Солнце будто отказывалось лупить по тучам в упор и уходило им за спины, а они, хоть и уступая свои окраины игривым световым волнам, в середине хмурились и набухали и не хотели расплавляться в толще неба, преображая небо в доподлинное отражение моря, волшебно-светлое, пронизанное яркими крапинами, как будто населенное стаями рыб, снабженных светящимися плавниками. Минуло, впрочем, совсем немного, и под натиском света тучи подались, разродились над весовыми верховьями, и насели на сушу, и оплыли по склонам, как горки взбитых сливок, разжиженных понизу, хотя сохраняющих плотность на маковинах холмов, где, доходя до снежного и ледяного состояния, они грибообразно высовывались в воздух и разлетались в нем ледяными искрами, сладко-лакомыми взрывами среди кисельных берегов.[101]*]
Чуть ниже, пораженный новыми необычайными впечатлениями, мой герой задается вопросом о том, не снится ли ему все это:
Non avrebbe potuto, pertanto, essere sogno anche il gran teatro di celesti ciurmerie che egli credeva di vedere ora all’orizonte?
[Не порождение ли сна и тот великий театр небесного надувательства, который, ему казалось, будто наблюдается на горизонте?*]
Вполне удачно переведя первый пассаж, Уивер столкнулся со словом ciurmerie (а оно, напомню, означает «обман», «мошенничество», «надувательство»), понял его как нечто имеющее отношение к ciurma («команда гребцов на галерах») – как-никак, дело происходит на корабле – и перевел celesti ciurmerie («небесные надувательства») как celestial crews («небесные судовые команды»).

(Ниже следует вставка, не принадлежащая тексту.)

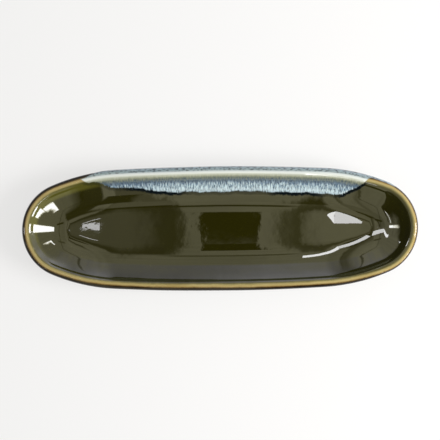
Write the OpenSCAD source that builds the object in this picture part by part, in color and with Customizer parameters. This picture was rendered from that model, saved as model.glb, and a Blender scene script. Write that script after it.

Строго говоря, речь идет об ошибке – или по меньшей мере об оплошности. Но так ли уж это плохо, если в небе кружатся небесные моряки? Должен сказать, что, читая рукопись перевода, я не заметил ничего, что бы меня обеспокоило. В моем пассаже, где речь идет об обмане зрения и об иллюзионизме барокко, налицо была изотопия «надувательства», а в тексте прибытия она теряется, уступив место некой флотской изотопии – впрочем, также присутствующей в тексте. Может быть, появление в этом небе (в театре оптических обманов) призрачных танцующих моряков добавляет к этому видению (и к этой иллюзии) некий сюрреалистический штрих.
* * *
Тем не менее в принципе я сказал бы, что переводчик не должен ставить перед собой задачу улучшать текст. Если он полагает, что эта история или это описание могли бы быть лучше, пусть упражняется в переработке автора: так, как Сартр переписал пьесу Дюма-отца «Кин»{♦ 53}. Если переводится произведение скромное и плохо написанное, пусть оно остается таковым, и пусть читатель, которому предназначается перевод, узнает, что же сделал автор. Разумеется, речь не идет о переводах развлекательных серий, предлагающих низкопробные детективы, любовные романчики и задорную порнографию. В таких случаях читатель не знает, кто́ автор, часто немедленно забывает его имя, и, если ради большей прибыли переводчик и издатель захотят, чтобы сцена секса и насилия получилась еще более смачной, пусть вовсю жмут на педали, сколько им заблагорассудится: так хороший пианист в баре может в два часа ночи превратить веселенький мотивчик в душещипательную элегию. Но к вольностям такого рода (причем не для того, чтобы выжать у слушателей слезу, а ради достижения поразительных эффектов) прибегали великие мастера джаза, какую угодно мелодию превращавшие в такую jam session[102]*, которую и сегодня слушаешь с волнением и почтением, если она сохранилась в какой-нибудь записи.